Não posso deixar de dizer, o quanto gostei de ler este texto de opinião. A emoção que eu senti, foi sensivelmente a mesma. E tenho a certeza, de que todo o cidadão, mesmo o não muito crente destes mistérios da vida divina, como eu, se sentiu quase esmagado, pela sobriedade, pelo civismo e pela fé de tanto ser humano, juntos para a oração a uma figura divina em que acreditam, e lhe pedem perdão pelos seus pecados terrenos e ajuda para encontrarem o bom caminho para a eternidade das suas boas almas. Talvez mais, ainda, pela saúde e felicidade dos seus. Fátima, desde que me conheço, tem sido sempre um lugar de respeito. De respeito pela fé dos outros. Da expiação de pecados, que humanamente nos vamos esquecendo de que somos cheios de fragilidades e voltamos a pecar nas mais pequenas coisas da vida. Somos assim…! Recordo-me muito bem, quantos cânticos se registaram na minha memoria, quando levado pela minha mãe, junto de meus irmãos, rezámos, seguindo as continhas dos Terços, feitos em prata, que meus pais nos tinham comprado nas fileiras de bancas dos feirantes.
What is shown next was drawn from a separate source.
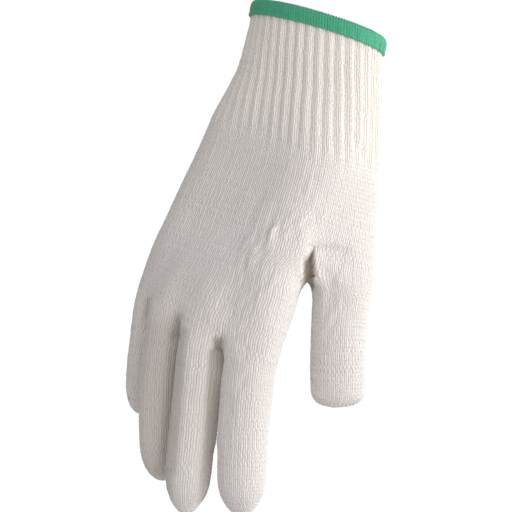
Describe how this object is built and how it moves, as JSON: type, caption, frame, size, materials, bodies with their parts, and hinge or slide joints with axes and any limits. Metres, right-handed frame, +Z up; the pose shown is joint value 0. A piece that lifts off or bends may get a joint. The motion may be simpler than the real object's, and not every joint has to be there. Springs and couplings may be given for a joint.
{
  "type": "work glove",
  "caption": "Knitted cotton work glove for a right hand in its worn form: ribbed cuff with an overlocked edge, palm, thumb and four fingers, all hollow",
  "frame": {"origin": "centre of the wrist opening, in the plane of the upper end of the cuff", "axes": "+Z up along the picture, fingers point to -Z; +X towards the thumb; -Y towards the back of the hand"},
  "size_m": [0.1206, 0.0883, 0.239],
  "materials": {
    "knit": "matt unbleached cotton jersey",
    "ribbing": "matt unbleached cotton rib",
    "edging": "green overlocking thread"
  },
  "bodies": {
    "root": {"overlock_edge": "edging", "rib_cuff": "ribbing", "lower_palm": "knit", "upper_palm": "knit", "thumb": "knit", "index_finger": "knit", "middle_finger": "knit", "ring_finger": "knit", "little_finger": "knit"}
  },
  "joints": []
}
Aquelas chuvas miudinhas de Maio, por vezes mais atrevida, que nos encharcava as gabardines. Os chapéus de chuva, negros, encostados uns aos outros, a despejarem água pelas pontas das varetas sobre os nossos ombros. O zurrar dos burros, pela madrugada, que transportavam os sacos e os alforges do povo mais humilde, das cercanías. Os automóveis alinhados no parque do ACP. O café ou chocolate quente, de alguém que se aproveitava para fazer negócio. O caldo verde com uma rodela de chouriço para aquecer o estômago, de uma banca iluminada por um Petromax. Eram sempre estes pormenores, que nos levavam a grandes conversas, entre amigos, aparte as cenas litúrgicas do rezar o Terço, o acender das velas e o pavor de alguns pequenos sustos com o incendiar dos copos de papel para protecção das velas. Era a procissão e a vigília nocturna. Eram os lenços brancos, num adeus à Virgem .Era o regresso, num tormento de curvas e estradas estreitas, cheias de camionetas de passageiros, como se dizia na época, até chegarmos a Coimbra. Era o regozijo de um dever cumprido…! Hoje, tudo é diferente ! Mas a Fé, talvez seja mais profunda, sabendo-se que muito se evoluiu no conhecimento dos povos, ao ponto de sabermos que ela é necessária como alimento do espírito humano…! E o Papa Francisco, com toda a sua bonomia, sabe bem indicar, qual é esse caminho da Paz !
GostarLiked by 1 person
Excelente texto. O blogue está enriquecido com estes comentários.